For each of the functions described in the remaining parts, you might want to add a size_t size parameter that is the size of your output array. You would modify the code above to call it like

    shouty(modified, word, sizeof modified);

This size might be useful if you use strlcpy(3)/strlcat(3). Note that if you want to use those functions, you need to modify your Makefile to include -lbsd at the end of the recipe for wordmod:

wordmod: $(wordmod_objs)
        $(CC) $(LDFLAGS) -o $@ $^ -lbsd

Part 2. Shouty

The first transformation is shouty. For this part, you should write a function

void shouty(char *output, char const *input);

which takes a string input and copies it to the string output, making each character upper case.

This transformation should be used when the user passes the -s option.

$ echo 'Sometimes I feel shouty!' | ./wordmod -s
SOMETIMES I FEEL SHOUTY!

The toupper(3) function may be useful.

Part 3. Reverse

The next transformation is reverse. For this part, you should write a function

void reverse(char *output, char const *input);

which takes input and reverses it into output.

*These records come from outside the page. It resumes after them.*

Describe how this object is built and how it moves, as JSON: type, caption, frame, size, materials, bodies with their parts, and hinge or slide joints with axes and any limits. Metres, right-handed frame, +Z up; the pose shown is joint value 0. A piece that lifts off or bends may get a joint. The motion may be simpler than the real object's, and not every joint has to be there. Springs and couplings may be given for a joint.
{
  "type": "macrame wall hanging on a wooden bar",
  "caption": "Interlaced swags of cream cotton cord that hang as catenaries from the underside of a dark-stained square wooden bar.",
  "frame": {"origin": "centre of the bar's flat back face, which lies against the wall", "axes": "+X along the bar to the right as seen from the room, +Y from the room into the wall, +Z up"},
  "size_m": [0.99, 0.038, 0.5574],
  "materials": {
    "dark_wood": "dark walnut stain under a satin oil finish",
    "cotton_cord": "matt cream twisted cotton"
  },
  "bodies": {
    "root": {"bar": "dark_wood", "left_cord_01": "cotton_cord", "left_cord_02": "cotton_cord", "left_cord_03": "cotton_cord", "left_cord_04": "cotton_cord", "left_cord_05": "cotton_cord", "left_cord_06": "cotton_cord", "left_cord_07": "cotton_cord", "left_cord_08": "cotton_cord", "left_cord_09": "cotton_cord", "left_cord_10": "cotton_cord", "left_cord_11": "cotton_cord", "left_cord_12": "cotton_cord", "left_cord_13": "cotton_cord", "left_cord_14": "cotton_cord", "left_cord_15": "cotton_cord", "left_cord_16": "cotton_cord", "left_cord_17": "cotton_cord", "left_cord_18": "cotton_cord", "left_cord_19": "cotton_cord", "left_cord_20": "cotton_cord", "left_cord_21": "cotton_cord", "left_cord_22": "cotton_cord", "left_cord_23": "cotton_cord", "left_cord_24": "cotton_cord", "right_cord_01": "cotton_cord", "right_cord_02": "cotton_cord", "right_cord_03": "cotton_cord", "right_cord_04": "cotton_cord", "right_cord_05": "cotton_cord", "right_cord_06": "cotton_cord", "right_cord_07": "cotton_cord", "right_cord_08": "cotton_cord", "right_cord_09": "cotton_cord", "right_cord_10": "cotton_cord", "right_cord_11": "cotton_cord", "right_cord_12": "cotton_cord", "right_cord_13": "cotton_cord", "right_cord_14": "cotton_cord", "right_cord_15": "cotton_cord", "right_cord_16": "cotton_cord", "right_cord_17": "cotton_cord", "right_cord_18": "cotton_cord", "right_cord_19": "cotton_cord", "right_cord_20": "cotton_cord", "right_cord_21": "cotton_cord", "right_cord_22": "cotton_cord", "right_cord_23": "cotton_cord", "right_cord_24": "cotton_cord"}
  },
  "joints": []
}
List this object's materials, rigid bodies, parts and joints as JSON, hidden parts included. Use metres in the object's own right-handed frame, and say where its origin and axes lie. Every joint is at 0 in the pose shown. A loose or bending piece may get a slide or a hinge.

This transformation should be used when the user passes the -s option.

$ echo 'TACOCAT si a emordnilap' | ./wordmod -r
TACOCAT is a palindrome

Part 4. Caesar cipher

For this transformation, you should implement the Caesar cipher with a variable shift count. Letters should retain their case, digits and apostrophe should be unchanged. The amount to shift should be given as an argument to the -c option. Positive shift amounts should shift forward in the alphabet, negative shift counts should shift backward. (See the examples below.)

Implement

void caesar(char *output, char const *input, int shift_amount);

which shifts each letter character of input by shift_amount.

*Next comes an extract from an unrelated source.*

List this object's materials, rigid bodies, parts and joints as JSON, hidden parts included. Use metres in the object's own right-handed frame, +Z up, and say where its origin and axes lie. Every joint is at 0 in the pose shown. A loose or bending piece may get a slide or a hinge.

$ echo '0 shifts given' | ./wordmod -c 0
0 shifts given
$ echo 'Fuvsg ol 13; irel fuvsgl!' | ./wordmod -c 13
Shift by 13; very shifty!
$ echo 'Vkliw lqwr uhyhuvh.' | ./wordmod -c -3
Shift into reverse.

Check out the man pages for isupper(3) and islower(3).

Part 5. Pig Latin

For this part, you’ll be implementing a transformation to turn English into Pig Latin (don’t worry about the rules described on Wikipedia, just follow the ones given below).

Implement the function

void pig(char *output, char const *input);

according to the following rules.

  1. If the word contains anything but letters (which for our purposes means it contains a digit or apostrophe), don’t transform it.
  2. If the word contains no vowels—a, e, i, o, u, or y—don’t transform it.
  3. If the word starts with a, e, i, o, or u, append “yay”.
  4. Otherwise move all of the characters before the first vowel—a, e, i, o, u, or y—to the end of the word and append “ay”.

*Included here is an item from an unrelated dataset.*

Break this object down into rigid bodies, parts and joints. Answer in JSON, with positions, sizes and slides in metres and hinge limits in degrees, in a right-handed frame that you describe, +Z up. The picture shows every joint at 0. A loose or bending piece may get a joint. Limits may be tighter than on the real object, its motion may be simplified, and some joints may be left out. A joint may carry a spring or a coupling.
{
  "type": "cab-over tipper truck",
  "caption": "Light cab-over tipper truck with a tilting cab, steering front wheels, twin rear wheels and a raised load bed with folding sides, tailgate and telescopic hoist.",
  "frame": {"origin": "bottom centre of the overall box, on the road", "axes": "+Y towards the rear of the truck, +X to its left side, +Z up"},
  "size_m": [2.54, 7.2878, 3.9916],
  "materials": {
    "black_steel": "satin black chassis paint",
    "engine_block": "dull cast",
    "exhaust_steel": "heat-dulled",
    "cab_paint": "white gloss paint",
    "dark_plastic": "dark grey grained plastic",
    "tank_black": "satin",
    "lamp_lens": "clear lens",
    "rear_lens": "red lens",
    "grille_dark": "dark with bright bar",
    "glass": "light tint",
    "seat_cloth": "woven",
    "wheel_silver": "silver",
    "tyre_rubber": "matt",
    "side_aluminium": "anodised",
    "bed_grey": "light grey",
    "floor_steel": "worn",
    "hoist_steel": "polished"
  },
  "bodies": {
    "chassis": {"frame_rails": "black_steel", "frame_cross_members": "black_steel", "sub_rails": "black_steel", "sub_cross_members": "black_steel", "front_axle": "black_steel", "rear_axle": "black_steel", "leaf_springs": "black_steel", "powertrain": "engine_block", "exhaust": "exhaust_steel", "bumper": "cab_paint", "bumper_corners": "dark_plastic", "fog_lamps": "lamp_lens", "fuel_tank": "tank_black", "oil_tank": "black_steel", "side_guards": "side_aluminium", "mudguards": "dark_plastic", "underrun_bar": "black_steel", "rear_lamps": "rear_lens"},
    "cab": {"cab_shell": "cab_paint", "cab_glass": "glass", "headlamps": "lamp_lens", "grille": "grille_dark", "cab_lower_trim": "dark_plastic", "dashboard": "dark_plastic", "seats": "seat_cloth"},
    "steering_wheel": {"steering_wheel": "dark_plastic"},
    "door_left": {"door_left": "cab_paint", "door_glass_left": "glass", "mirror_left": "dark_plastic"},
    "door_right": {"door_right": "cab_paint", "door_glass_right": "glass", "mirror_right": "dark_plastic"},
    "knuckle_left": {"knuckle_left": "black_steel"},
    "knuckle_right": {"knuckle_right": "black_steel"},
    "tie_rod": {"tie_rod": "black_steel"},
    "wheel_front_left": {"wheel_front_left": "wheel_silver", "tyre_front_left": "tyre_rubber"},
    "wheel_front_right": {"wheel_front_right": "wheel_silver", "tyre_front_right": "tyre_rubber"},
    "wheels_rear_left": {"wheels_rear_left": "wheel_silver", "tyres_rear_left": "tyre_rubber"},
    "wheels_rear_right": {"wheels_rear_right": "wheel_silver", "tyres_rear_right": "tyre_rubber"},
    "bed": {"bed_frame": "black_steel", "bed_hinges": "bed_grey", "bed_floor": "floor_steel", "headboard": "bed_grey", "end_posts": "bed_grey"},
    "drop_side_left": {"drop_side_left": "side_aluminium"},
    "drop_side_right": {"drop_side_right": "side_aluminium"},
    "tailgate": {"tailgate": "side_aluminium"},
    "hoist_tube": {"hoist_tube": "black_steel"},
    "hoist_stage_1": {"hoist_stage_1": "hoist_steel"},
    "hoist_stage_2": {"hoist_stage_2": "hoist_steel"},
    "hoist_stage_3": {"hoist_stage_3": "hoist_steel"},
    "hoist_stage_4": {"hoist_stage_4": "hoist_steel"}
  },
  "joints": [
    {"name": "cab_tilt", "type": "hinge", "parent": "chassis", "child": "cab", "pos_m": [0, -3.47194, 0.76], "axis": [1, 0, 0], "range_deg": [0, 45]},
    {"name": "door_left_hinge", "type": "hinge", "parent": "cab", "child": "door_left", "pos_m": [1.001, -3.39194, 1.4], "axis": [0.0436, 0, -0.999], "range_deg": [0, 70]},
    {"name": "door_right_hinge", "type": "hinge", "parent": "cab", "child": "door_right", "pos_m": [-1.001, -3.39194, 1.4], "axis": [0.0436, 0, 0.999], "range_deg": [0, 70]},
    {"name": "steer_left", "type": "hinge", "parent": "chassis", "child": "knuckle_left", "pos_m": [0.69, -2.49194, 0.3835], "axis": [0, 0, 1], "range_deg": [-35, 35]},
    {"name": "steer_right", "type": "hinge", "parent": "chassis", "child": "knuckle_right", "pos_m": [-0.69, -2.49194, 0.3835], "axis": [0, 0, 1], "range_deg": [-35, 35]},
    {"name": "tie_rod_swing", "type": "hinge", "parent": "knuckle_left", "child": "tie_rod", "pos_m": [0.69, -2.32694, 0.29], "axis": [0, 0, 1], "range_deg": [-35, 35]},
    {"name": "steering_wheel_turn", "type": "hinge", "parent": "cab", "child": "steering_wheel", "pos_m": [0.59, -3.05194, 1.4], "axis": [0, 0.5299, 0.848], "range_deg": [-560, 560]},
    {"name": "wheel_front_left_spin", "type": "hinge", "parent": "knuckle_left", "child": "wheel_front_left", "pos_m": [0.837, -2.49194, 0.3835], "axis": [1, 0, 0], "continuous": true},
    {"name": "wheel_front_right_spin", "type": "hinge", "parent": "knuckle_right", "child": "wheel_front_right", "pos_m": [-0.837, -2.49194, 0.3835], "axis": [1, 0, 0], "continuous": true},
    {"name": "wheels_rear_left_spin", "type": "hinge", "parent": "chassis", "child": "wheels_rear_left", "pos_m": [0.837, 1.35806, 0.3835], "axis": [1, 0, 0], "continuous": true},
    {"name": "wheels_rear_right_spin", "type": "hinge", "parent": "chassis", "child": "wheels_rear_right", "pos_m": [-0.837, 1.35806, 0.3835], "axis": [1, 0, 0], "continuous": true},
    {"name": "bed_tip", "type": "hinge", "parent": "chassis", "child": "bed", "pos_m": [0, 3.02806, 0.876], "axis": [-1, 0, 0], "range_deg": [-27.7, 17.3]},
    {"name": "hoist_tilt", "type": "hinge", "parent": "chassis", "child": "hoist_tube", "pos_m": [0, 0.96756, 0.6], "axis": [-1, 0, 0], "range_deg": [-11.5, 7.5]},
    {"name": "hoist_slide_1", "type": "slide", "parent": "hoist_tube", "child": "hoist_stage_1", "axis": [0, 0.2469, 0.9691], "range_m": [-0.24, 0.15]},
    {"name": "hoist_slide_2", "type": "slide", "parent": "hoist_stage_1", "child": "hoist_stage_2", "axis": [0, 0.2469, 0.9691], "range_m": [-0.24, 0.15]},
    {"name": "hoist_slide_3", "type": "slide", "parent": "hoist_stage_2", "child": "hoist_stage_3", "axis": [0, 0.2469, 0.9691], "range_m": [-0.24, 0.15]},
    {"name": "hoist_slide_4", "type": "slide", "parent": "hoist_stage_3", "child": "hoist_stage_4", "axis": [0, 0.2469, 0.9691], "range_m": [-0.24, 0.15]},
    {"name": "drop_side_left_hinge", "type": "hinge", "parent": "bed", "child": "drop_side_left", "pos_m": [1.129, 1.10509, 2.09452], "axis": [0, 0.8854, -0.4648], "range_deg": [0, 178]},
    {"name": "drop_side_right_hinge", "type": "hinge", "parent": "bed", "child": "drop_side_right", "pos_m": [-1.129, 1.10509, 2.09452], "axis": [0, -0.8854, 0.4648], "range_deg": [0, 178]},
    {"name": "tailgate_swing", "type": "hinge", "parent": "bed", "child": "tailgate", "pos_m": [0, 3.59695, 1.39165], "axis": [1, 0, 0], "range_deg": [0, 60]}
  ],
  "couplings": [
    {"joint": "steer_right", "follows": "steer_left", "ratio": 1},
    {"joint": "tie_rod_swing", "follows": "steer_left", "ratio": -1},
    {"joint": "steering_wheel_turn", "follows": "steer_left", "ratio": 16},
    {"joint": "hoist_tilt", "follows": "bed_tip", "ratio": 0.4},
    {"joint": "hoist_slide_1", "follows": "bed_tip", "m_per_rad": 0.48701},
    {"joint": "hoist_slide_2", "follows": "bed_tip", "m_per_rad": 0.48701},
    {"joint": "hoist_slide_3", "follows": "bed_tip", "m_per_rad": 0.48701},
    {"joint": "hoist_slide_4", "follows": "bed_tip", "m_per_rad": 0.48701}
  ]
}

The exception is that “qu” should be treated a consonant in these rules. That is, “qu” remains “qu” (because rule 2 says it has no vowels) and “quite” becomes “itequay” rather than “uiteqay” (because rule 4 says the first vowel is the “i”).

In addition to the rules above, you need to modify capitalization such that if the input word stars with a capital letter, then the output word should start with a capital letter and the original capital letter should be lowercased. (See the examples below.)

$ echo "That'll do, pig." | ./wordmod -p
That'll oday, igpay.
$ echo 'Linux is pretty OK.' | ./wordmod -p
Inuxlay isyay ettypray OKyay.

You may find strcspn(3) useful.